Los muertos y los moribundos se extendían hacia el crepúsculo como hileras perfectamente plantadas en un jardín que se desvanecía en algún lugar, en el distante horizonte. Bajo los pálidos tonos ocres del sol poniente, Akira Sugawara paseaba entre las hileras de muerte, flanqueado a la izquierda por Tokutaro Kurata y a la derecha por Edward Rycroft. Sonreían y caminaban, como si fuesen granjeros paseando entre una extraordinaria cosecha.

Las plantas de esta plantación les miraban con los rostros tensos y mates por el dolor, con las bocas abiertas de par en par con gritos sin sonido bajo la luz pálida y decreciente. Rycroft sonreía. Todo parecía tan natural, así es cómo debían ser las cosas. Las úlceras y las lesiones, la carne deshaciéndose, los huesos a la vista —bien, así es cómo la cosecha se suponía que debía ser.

Sugawara avanzaba, sin preocuparle no poder escuchar lo que decían Rycroft y su tío, aunque comprendía cada idea y detalle cuando ellos estimaron la cosecha, hablaron del extraordinario resultado obtenido comparado con lo que habían sembrado, cuestionaron a posteriori el tiempo, y anticiparon las recompensas de llevarla al mercado.

Sí, estaban de acuerdo, sería una cosecha extraordinaria, extraordinariamente provechosa, y sobre todo merecía la pena el riesgo que habían corrido.

En tan sólo un momento, el aire se volvió helado mientras el sol se deslizaba hacia el ocaso. Ahora el viento aullaba y se unía a los sordos alaridos de dolor y los gritos de agonía de la gente que se agarraba a sus pies, colgándose de sus pantalones y sus piernas. Sugawara sintió el horror de sus huesudos dedos agarrándose a su carne, luego sintió que se le removían los intestinos cuando la carne empezó a desprenderse de los rostros de Rycroft y Kurata como cera fundiéndose al fuego. Los dos hombres menguaban, y emitían alaridos ululantes sin fin, como sirenas del infierno.

Alrededor de los dos hombres, los rostros de las plantas crecían, las lesiones sanaban, los bebés y las hileras de familias sonreían.

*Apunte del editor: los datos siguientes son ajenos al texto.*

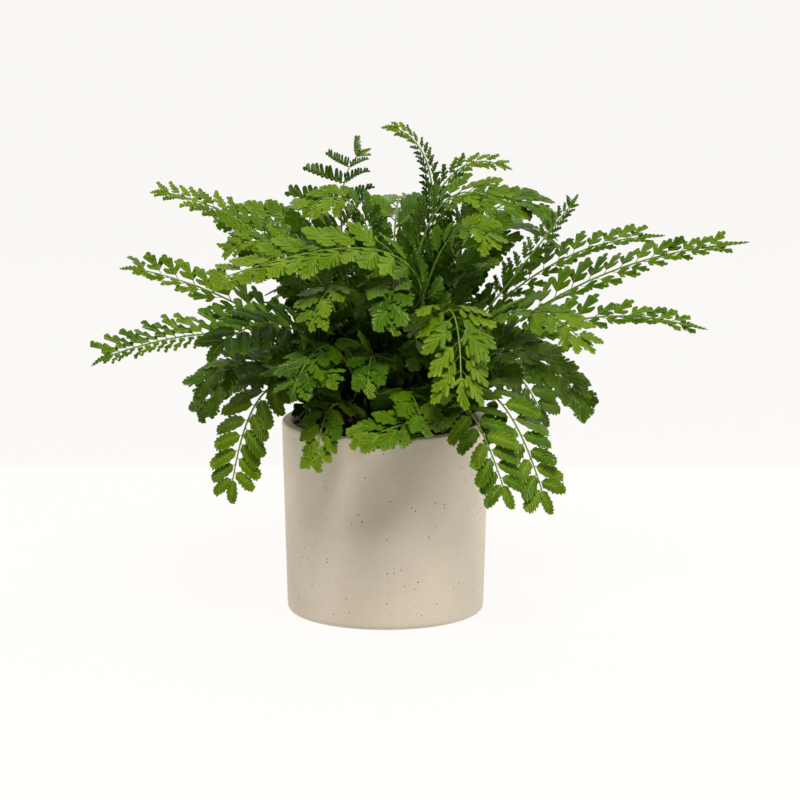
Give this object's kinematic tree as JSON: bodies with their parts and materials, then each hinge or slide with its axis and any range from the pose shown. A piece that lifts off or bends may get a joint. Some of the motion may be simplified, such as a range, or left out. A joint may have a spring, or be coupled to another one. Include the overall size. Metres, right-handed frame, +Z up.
{
  "type": "potted asplenium",
  "caption": "House plant: a spreading rosette of arching, finely divided fern fronds, rooted in potting mix in a plain, slightly tapered round concrete pot.",
  "frame": {"origin": "centre of the pot's flat underside, on the surface that it stands on", "axes": "+Z up along the pot's axis, -Y towards the front of the plant, +X to the right of the front view, along the plant's widest spread"},
  "size_m": [0.4404, 0.3067, 0.3303],
  "materials": {
    "concrete": "matt warm grey cast concrete, finely speckled, with small pits",
    "potting_mix": "dark reddish-brown coir and bark crumbs, loose and matt",
    "rootstock": "scaly dark brown fibre",
    "frond": "soft leaf gloss, yellow-green on young blades and deep green inside, pale green ribs"
  },
  "bodies": {
    "root": {"pot": "concrete", "potting_mix": "potting_mix", "crown": "rootstock", "frond_01": "frond", "frond_02": "frond", "frond_03": "frond", "frond_04": "frond", "frond_05": "frond", "frond_06": "frond", "frond_07": "frond", "frond_08": "frond", "frond_09": "frond", "frond_10": "frond", "frond_11": "frond", "frond_12": "frond", "frond_13": "frond", "frond_14": "frond", "frond_15": "frond", "frond_16": "frond", "frond_17": "frond", "frond_18": "frond", "frond_19": "frond", "frond_20": "frond", "frond_21": "frond", "frond_22": "frond", "frond_23": "frond", "frond_24": "frond", "frond_25": "frond", "frond_26": "frond", "frond_27": "frond", "frond_28": "frond", "frond_29": "frond", "frond_30": "frond", "frond_31": "frond", "frond_32": "frond", "frond_33": "frond", "frond_34": "frond", "frond_35": "frond", "frond_36": "frond", "frond_37": "frond", "frond_38": "frond", "frond_39": "frond", "frond_40": "frond", "frond_41": "frond", "frond_42": "frond", "frond_43": "frond", "frond_44": "frond", "frond_45": "frond", "frond_46": "frond", "frond_47": "frond", "frond_48": "frond"}
  },
  "joints": []
}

Sugawara pensó en todo esto tan sólo un momento después de que un intenso dolor le atenazase, como si la misma muerte le desgarrase el alma; sintió que le había caído el rostro sobre el pecho. Miró sus manos horrorizado mientras la piel y la carne se desprendían, exponiendo primero la carne supurante, después los tendones y por último los huesos. Las manos agarraron sus entrañas y arrancaron los intestinos.